▸ **Supplied records**:
********************

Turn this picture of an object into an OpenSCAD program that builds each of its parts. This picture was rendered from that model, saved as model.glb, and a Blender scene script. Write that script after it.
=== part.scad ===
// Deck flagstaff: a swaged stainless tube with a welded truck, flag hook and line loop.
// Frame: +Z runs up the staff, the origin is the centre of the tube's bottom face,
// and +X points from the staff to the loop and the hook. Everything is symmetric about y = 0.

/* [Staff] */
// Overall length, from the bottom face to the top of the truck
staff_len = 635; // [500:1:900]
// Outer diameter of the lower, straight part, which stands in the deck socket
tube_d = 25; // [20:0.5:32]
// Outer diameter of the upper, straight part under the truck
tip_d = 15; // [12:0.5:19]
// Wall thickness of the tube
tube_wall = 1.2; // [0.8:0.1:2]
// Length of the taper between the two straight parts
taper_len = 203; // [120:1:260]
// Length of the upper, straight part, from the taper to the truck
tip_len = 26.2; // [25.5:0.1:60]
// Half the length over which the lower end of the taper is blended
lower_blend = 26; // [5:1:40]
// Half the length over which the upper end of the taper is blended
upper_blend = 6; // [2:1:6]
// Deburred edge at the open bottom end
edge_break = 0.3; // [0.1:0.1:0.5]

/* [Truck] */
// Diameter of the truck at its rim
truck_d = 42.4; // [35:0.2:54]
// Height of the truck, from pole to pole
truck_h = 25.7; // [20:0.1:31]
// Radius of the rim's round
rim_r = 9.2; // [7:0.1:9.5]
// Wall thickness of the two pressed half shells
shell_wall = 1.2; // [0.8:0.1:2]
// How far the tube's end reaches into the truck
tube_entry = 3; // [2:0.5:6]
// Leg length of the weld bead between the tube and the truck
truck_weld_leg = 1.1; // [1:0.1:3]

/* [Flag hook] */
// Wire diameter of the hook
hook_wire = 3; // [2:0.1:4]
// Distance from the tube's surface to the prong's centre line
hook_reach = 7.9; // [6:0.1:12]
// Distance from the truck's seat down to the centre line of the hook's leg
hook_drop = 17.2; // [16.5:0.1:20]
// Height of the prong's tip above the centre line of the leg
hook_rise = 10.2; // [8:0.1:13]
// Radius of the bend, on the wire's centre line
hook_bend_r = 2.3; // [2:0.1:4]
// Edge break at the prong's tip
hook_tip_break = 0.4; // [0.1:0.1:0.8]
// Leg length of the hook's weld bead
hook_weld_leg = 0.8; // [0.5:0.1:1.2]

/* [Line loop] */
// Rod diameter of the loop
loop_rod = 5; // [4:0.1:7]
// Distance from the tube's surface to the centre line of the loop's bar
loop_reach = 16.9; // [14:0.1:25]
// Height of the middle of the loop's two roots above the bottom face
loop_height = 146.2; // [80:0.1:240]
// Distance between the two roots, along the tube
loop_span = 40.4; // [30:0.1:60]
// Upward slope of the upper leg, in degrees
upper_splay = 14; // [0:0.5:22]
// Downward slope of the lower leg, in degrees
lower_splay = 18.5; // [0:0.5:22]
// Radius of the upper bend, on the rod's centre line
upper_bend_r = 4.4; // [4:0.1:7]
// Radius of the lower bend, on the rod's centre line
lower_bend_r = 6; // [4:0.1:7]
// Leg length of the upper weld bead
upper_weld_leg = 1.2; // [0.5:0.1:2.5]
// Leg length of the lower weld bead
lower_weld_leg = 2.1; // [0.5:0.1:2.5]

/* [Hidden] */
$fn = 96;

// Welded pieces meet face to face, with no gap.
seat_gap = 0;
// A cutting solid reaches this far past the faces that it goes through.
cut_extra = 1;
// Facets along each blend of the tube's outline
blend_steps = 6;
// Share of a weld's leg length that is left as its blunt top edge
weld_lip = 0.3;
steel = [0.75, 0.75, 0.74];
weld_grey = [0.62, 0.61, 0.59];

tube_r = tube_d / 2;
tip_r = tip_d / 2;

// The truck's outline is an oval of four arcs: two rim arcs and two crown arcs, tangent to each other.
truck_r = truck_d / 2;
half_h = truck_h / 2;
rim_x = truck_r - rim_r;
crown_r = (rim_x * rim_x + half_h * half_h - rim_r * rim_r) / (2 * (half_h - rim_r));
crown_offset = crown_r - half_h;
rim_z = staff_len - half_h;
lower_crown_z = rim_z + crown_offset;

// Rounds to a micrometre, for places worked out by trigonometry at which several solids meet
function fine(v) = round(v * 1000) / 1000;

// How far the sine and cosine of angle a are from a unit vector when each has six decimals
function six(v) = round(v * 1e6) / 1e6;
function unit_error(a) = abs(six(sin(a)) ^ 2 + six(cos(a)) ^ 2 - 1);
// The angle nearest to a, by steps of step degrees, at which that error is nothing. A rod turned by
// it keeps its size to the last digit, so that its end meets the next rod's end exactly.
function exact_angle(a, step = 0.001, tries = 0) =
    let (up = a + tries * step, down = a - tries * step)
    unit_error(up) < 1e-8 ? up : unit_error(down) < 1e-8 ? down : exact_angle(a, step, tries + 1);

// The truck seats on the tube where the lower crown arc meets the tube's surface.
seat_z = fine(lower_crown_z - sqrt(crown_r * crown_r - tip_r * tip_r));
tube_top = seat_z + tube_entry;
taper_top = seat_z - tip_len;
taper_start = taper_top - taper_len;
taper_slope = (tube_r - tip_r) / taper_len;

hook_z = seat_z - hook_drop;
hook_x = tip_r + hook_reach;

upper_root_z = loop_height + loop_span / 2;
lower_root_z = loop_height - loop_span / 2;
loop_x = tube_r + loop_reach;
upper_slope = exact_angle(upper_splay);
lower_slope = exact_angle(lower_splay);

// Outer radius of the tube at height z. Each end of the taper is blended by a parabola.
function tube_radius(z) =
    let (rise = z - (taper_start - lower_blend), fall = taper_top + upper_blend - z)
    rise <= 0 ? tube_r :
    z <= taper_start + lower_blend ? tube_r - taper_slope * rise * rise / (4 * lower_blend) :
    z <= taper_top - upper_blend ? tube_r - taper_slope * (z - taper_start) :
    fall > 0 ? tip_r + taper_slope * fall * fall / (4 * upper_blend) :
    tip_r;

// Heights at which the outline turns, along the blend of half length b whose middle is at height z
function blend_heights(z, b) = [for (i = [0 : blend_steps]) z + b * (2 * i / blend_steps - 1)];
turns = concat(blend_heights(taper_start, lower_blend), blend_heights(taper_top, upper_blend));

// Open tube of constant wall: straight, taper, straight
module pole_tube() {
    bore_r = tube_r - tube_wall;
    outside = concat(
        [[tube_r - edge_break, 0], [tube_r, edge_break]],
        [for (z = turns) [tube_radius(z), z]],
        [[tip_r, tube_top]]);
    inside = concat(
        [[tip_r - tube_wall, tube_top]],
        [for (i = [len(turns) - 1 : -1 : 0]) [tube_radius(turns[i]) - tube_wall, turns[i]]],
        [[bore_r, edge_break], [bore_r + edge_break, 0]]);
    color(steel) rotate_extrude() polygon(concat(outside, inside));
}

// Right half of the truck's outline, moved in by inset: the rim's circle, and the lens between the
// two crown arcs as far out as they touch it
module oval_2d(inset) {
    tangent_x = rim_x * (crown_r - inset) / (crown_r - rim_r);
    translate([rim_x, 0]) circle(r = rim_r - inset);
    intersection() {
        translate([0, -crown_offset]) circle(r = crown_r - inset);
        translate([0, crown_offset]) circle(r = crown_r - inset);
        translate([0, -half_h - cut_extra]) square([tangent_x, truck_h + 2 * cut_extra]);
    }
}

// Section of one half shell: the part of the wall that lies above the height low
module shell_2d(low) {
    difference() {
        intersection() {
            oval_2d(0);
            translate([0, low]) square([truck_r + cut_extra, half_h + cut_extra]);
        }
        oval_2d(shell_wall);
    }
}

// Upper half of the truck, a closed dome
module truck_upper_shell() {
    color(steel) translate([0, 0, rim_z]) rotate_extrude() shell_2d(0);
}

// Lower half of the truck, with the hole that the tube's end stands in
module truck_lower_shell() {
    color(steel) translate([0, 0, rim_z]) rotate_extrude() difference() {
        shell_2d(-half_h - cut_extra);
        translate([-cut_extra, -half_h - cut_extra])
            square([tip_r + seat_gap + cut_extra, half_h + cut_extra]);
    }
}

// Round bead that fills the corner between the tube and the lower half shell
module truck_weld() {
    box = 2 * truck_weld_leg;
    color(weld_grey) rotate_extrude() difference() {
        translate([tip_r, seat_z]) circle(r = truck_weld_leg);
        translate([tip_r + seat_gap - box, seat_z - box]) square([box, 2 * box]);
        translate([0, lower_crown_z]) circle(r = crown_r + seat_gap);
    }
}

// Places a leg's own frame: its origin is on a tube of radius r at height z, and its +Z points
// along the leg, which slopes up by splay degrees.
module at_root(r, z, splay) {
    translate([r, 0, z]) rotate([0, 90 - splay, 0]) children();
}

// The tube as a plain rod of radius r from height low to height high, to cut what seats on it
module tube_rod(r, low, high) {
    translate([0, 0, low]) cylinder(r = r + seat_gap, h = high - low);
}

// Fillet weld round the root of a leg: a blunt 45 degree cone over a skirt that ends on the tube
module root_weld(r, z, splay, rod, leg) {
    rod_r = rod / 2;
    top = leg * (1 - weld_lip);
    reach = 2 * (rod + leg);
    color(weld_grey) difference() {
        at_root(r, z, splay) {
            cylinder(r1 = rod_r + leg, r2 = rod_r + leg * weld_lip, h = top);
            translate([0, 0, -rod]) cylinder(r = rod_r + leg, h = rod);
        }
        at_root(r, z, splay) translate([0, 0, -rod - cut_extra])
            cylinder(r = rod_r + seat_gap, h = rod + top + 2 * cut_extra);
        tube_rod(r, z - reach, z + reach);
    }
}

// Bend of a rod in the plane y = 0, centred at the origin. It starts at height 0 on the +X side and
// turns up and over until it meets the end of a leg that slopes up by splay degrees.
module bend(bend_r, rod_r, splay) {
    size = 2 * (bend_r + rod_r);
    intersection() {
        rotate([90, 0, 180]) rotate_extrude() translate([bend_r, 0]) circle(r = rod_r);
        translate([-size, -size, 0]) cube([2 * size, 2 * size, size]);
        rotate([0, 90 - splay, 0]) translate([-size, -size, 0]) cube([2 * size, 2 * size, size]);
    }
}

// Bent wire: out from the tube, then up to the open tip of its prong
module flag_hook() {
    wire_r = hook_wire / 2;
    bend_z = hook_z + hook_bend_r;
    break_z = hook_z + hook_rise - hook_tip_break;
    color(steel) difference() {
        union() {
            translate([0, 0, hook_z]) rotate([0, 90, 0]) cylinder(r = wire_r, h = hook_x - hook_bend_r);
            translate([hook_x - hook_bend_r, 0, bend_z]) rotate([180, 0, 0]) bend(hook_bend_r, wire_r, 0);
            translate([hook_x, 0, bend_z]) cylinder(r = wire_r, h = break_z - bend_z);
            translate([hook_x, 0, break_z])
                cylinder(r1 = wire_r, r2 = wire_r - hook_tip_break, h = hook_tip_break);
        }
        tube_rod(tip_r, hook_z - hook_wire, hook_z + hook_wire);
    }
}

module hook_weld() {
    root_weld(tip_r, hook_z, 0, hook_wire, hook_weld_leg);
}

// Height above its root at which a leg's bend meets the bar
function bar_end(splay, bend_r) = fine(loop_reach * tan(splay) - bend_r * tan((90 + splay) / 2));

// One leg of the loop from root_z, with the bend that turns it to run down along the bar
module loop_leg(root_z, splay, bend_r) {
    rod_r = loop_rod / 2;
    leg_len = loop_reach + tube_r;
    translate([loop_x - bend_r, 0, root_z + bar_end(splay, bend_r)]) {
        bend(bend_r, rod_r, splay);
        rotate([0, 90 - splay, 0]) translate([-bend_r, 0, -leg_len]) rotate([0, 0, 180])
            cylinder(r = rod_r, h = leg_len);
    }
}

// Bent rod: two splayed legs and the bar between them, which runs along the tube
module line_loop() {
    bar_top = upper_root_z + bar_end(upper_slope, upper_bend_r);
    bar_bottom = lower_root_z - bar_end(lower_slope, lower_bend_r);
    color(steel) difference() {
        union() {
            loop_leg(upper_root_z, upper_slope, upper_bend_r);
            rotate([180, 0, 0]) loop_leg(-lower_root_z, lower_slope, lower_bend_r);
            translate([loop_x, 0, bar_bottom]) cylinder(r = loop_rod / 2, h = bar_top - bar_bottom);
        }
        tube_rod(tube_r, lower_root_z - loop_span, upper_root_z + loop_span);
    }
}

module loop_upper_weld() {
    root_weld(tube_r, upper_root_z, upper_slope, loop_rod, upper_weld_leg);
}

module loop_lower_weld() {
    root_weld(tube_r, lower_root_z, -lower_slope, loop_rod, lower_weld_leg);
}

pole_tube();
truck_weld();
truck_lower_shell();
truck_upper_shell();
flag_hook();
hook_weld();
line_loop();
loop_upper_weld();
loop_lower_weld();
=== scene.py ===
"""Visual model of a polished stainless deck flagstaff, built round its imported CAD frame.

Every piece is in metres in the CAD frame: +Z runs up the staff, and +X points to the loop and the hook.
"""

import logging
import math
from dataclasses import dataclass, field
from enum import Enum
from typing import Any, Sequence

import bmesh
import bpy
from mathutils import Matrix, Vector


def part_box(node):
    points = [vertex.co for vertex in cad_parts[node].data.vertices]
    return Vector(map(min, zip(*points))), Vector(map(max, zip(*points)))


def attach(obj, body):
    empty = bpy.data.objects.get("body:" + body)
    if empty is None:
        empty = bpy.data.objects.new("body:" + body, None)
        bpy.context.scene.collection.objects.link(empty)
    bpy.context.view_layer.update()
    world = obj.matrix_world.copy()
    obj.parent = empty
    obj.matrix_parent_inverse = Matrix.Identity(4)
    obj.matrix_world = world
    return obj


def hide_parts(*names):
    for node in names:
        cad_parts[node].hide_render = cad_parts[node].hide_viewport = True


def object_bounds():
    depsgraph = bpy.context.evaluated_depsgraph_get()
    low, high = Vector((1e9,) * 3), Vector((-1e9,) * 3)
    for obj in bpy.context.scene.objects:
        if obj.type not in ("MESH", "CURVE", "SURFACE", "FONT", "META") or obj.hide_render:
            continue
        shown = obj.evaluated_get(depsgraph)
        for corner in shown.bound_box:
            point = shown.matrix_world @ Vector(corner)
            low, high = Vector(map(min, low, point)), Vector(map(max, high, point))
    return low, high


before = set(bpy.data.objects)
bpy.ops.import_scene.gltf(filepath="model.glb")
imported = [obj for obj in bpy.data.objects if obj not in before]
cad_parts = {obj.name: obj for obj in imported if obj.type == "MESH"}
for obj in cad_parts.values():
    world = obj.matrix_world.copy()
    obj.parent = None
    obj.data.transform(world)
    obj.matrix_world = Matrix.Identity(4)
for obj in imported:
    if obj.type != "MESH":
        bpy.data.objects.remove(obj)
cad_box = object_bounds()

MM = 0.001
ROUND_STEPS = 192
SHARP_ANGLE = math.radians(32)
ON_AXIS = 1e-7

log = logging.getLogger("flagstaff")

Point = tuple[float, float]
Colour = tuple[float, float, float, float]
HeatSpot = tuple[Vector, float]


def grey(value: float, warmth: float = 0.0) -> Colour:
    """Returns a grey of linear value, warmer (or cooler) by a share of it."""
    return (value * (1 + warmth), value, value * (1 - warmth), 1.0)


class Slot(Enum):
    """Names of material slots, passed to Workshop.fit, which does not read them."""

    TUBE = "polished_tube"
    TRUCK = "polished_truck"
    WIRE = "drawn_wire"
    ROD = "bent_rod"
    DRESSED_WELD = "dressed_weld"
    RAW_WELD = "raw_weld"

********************

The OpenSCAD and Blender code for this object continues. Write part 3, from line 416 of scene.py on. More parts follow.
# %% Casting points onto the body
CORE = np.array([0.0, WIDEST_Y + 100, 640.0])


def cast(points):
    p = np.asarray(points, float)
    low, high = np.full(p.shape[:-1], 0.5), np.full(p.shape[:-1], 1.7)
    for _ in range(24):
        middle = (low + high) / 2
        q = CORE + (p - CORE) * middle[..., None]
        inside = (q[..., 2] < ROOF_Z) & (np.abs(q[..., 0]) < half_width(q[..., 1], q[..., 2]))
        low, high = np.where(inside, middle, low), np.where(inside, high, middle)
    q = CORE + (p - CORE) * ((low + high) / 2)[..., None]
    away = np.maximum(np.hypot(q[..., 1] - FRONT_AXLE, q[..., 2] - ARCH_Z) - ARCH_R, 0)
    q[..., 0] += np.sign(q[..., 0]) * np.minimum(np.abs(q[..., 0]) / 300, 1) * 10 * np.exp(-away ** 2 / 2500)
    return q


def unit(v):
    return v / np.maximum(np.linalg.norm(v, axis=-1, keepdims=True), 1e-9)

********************

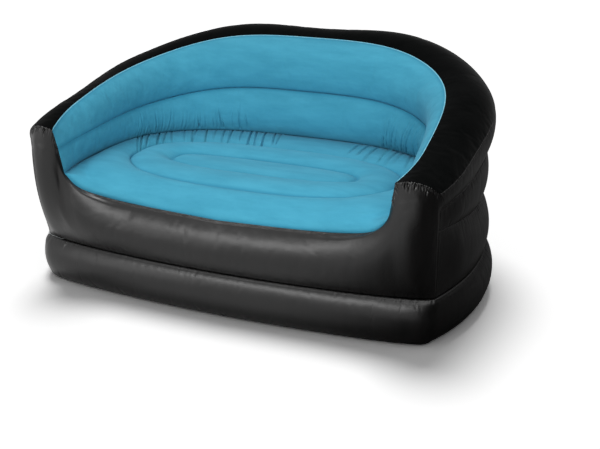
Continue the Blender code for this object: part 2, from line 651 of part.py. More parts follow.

********************

▸ **Work required**: Extract the lines of the preceding material that run from the line with "runs along the tube" through the line with "low, high = Vector((1e9,)", inclusive, reproducing them exactly and adding nothing.

▸ **The answer**:
// Bent rod: two splayed legs and the bar between them, which runs along the tube
module line_loop() {
    bar_top = upper_root_z + bar_end(upper_slope, upper_bend_r);
    bar_bottom = lower_root_z - bar_end(lower_slope, lower_bend_r);
    color(steel) difference() {
        union() {
            loop_leg(upper_root_z, upper_slope, upper_bend_r);
            rotate([180, 0, 0]) loop_leg(-lower_root_z, lower_slope, lower_bend_r);
            translate([loop_x, 0, bar_bottom]) cylinder(r = loop_rod / 2, h = bar_top - bar_bottom);
        }
        tube_rod(tube_r, lower_root_z - loop_span, upper_root_z + loop_span);
    }
}

module loop_upper_weld() {
    root_weld(tube_r, upper_root_z, upper_slope, loop_rod, upper_weld_leg);
}

module loop_lower_weld() {
    root_weld(tube_r, lower_root_z, -lower_slope, loop_rod, lower_weld_leg);
}

pole_tube();
truck_weld();
truck_lower_shell();
truck_upper_shell();
flag_hook();
hook_weld();
line_loop();
loop_upper_weld();
loop_lower_weld();
=== scene.py ===
"""Visual model of a polished stainless deck flagstaff, built round its imported CAD frame.

Every piece is in metres in the CAD frame: +Z runs up the staff, and +X points to the loop and the hook.
"""

import logging
import math
from dataclasses import dataclass, field
from enum import Enum
from typing import Any, Sequence

import bmesh
import bpy
from mathutils import Matrix, Vector


def part_box(node):
    points = [vertex.co for vertex in cad_parts[node].data.vertices]
    return Vector(map(min, zip(*points))), Vector(map(max, zip(*points)))


def attach(obj, body):
    empty = bpy.data.objects.get("body:" + body)
    if empty is None:
        empty = bpy.data.objects.new("body:" + body, None)
        bpy.context.scene.collection.objects.link(empty)
    bpy.context.view_layer.update()
    world = obj.matrix_world.copy()
    obj.parent = empty
    obj.matrix_parent_inverse = Matrix.Identity(4)
    obj.matrix_world = world
    return obj


def hide_parts(*names):
    for node in names:
        cad_parts[node].hide_render = cad_parts[node].hide_viewport = True


def object_bounds():
    depsgraph = bpy.context.evaluated_depsgraph_get()
    low, high = Vector((1e9,) * 3), Vector((-1e9,) * 3)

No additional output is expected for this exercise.